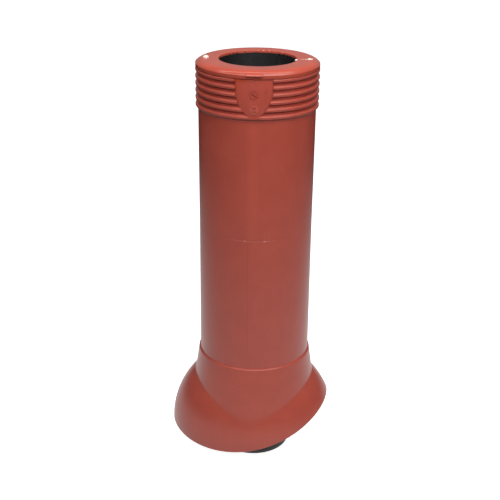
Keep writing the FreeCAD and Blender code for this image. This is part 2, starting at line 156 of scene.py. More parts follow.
def report(piece):
    size = [round(side / MM, 1) for side in piece.dimensions]
    print(piece.name, "faces", len(piece.data.polygons), "size in mm", size)


# %% [markdown]
# ## The duct
# A black soil pipe with a taper on its lower end, which pushes into a socket, and a slightly slimmer
# run inside the foam. Only its foot and its bore show. It is one turned wall.

# %% Duct
DUCT_BORE, DUCT_RADIUS, DUCT_WAIST, DUCT_TOP = 52.3, 55.0, 54.6, 587.0

duct = turned("duct_wall", softened([
    (DUCT_BORE, 0, 0.5),
    (DUCT_RADIUS - 1.4, 0, 0.4),
    (DUCT_RADIUS, 5, 1.5),
    (DUCT_RADIUS, 150, 0),
    (DUCT_WAIST, 155, 0),
    (DUCT_WAIST, DUCT_TOP, 0),
    (DUCT_BORE, DUCT_TOP, 0.3),
]), around=192)
report(duct)

# %% [markdown]
# Where the duct was cut off, black burrs stand in its end and smear a little way up the ring's inner
# wall. They are small stones: an icosphere is squashed to its place, and its points are moved along
# their normals by a noise. The foam's crumbs are made by the same helper later.

# %% Burrs on the duct


def pebble(name, place, size, seed, rough=0.12, detail=4):
    """A rough stone of foam with its own half widths, in millimetres."""
    bpy.ops.object.select_all(action="DESELECT")
    bpy.ops.mesh.primitive_ico_sphere_add(subdivisions=detail, radius=1)
    piece = bpy.context.object
    piece.name = piece.data.name = name
    shift = Vector((seed * 7.3, seed * 3.1, seed * 5.7))
    for vertex in piece.data.vertices:
        swell = 1 + rough * noise.fractal(vertex.co * 1.7 + shift, 0.7, 2.1, 4)
        point = Vector([vertex.co[i] * swell * size[i] for i in range(3)])
        vertex.co = (point + Vector(place)) * MM
    return piece


def on_ring(turn, radius, height):
    turn = math.radians(turn)
    return (radius * math.cos(turn), radius * math.sin(turn), height)


BURRS = [  # place round the axis in degrees, height, half widths
    (127, 587.6, (1.6, 1.2, 0.7)), (133, 588.2, (1.0, 0.9, 0.6)), (112, 588.6, (0.9, 0.4, 0.7)),
    (58, 587.5, (1.4, 0.9, 0.6)), (50, 587.9, (1.1, 1.1, 0.6)), (43, 587.5, (1.0, 1.3, 0.6)),
    (35, 587.8, (0.7, 1.1, 0.5)), (140, 587.5, (0.8, 1.2, 0.6)), (96, 587.3, (1.2, 0.4, 0.4)),
]
burrs = [pebble("duct_burr", on_ring(turn, 52.2, height), size, seed=40 + i, rough=0.25, detail=3)
         for i, (turn, height, size) in enumerate(BURRS)]
joined(duct, burrs)
smooth(duct)
report(duct)

# %% [markdown]
# ## The shell's round parts
# The shell is one moulding. From the top down it has a collar with six rounded ribs, a pipe that
# narrows very slightly to a seam and widens again, because two halves of the mould meet there, and a
# neck that starts with a rounded shoulder. Its inside is a plain bore with a step above the skirt.
# All of that is one profile. The skirt's rows are pulled straight down for now and shaped next.

# %% Shell profile
SHELL_TOP, COLLAR_END, SEAM, SHOULDER = 584.0, 524.1, 358.0, 161.0
SHELL_RADIUS, COLLAR_RADIUS, WAIST_RADIUS = 80.0, 80.3, 79.45
BORE_RADIUS, NECK_RADIUS, WALL = 76.25, 82.0, 3.2
RIB_COUNT, RIB_PITCH, FIRST_RIB = 6, 9.5, 577.5
RIB_FOOT, RIB_SHOULDER, RIB_DEPTH, RIB_CORNER, RIB_HANG = 2.5, 2.1, 3.2, 1.5, 0.6
SHOULDER_ROUND = 2.3
SKIRT_ROWS, INSIDE_ROWS = (20, 8, 40), (8, 6, 14)


def rib_points(height):
    """One rib's section, top to bottom: sloping flanks and two round corners."""
    middle = COLLAR_RADIUS + RIB_DEPTH - RIB_CORNER
    rise = RIB_SHOULDER - RIB_CORNER
    upper = [(COLLAR_RADIUS, RIB_FOOT + 0.3), (COLLAR_RADIUS + 0.2, RIB_FOOT)]
    for step in range(7):
        angle = math.radians(84 * (1 - step / 6))
        upper.append((middle + RIB_CORNER * math.cos(angle), rise + RIB_CORNER * math.sin(angle)))
    height -= RIB_HANG
    return [(r, height + z) for r, z in upper] + [(r, height - z) for r, z in reversed(upper)]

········

» **Exercise task**
Extract, from the listing above, every line where the string "parts" occurs.

» **Exercise answer**
Keep writing the FreeCAD and Blender code for this image. This is part 2, starting at line 156 of scene.py. More parts follow.
# ## The shell's round parts